Structural distortion and temperature-dependent carrier transport of Al-, Ga-, and In-doped ZnO thin films

Tóm tắt

ZnO-based films hold significant potential for optoelectronic applications, such as transparent electrodes and absorbance layers, as well as thermoelectric applications. Doping with Al, Ga, and In has attracted considerable attention for controlling the carrier transport properties of these films. Pure ZnO, Al-doped ZnO, Ga-doped ZnO, and In-doped ZnO films, each with a similar doping ratio of 1 wt%, were successfully deposited on glass substrates using the magnetron sputtering technique. X-ray diffraction was employed to confirm the ZnO structure, while temperature-dependent Hall-effect measurements were utilised to investigate the dependence of carrier transport on temperature. The results indicate that Al and Ga dopants enhance conductivity more effectively than In. This
may be attributed to a substantial increase in carrier concentration when Al and Ga are doped into ZnO-based films as the temperature rises.
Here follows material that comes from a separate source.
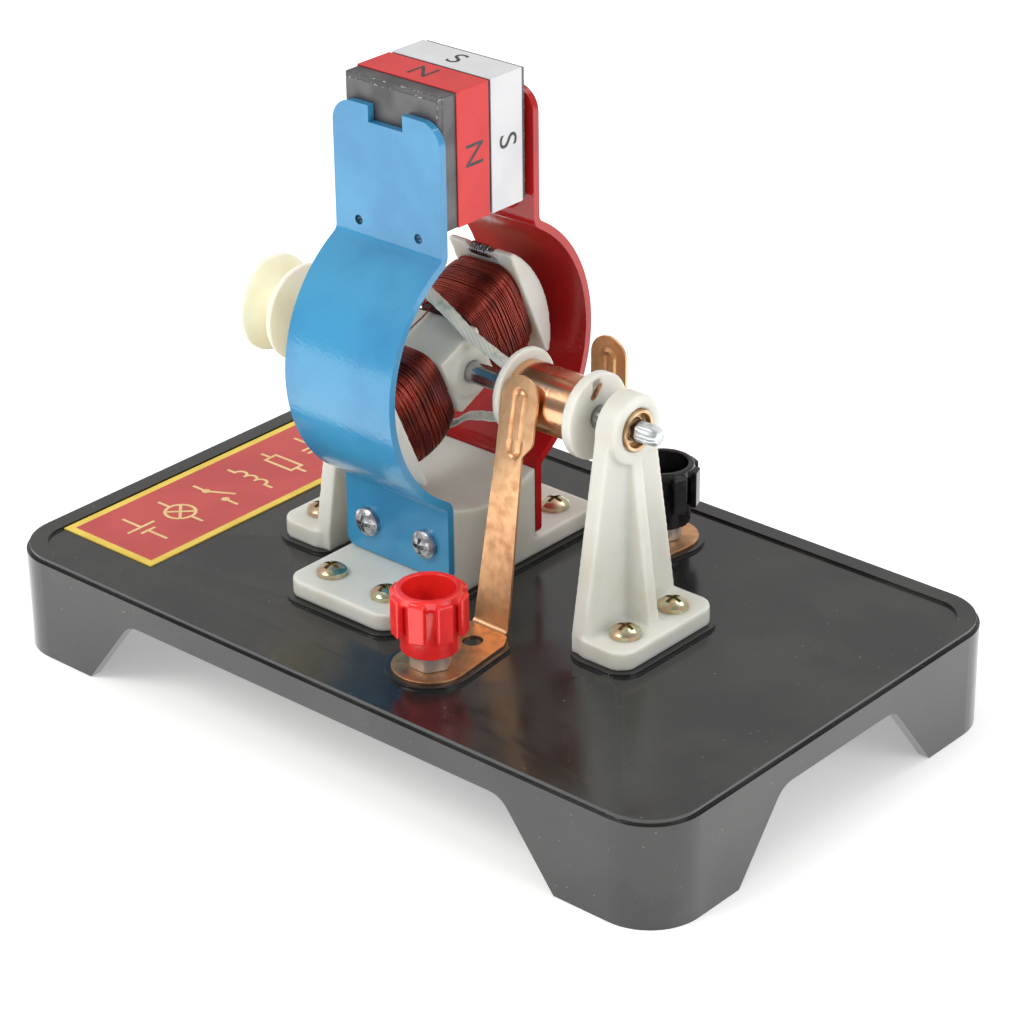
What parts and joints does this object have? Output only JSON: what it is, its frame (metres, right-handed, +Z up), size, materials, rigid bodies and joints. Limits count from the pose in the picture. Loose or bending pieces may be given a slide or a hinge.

Conversely, the In-doped ZnO film exhibits an increase in mobility, resulting in enhanced conductivity. These findings underscore the intricate interplay between doping elements, measurement temperature, and the electrical behaviour in ZnO films, offering valuable insights for further optimisation and application in various electronic and optoelectronic devices. This research opens the possibility of controlling the properties of ZnO films for applications at different operating temperatures.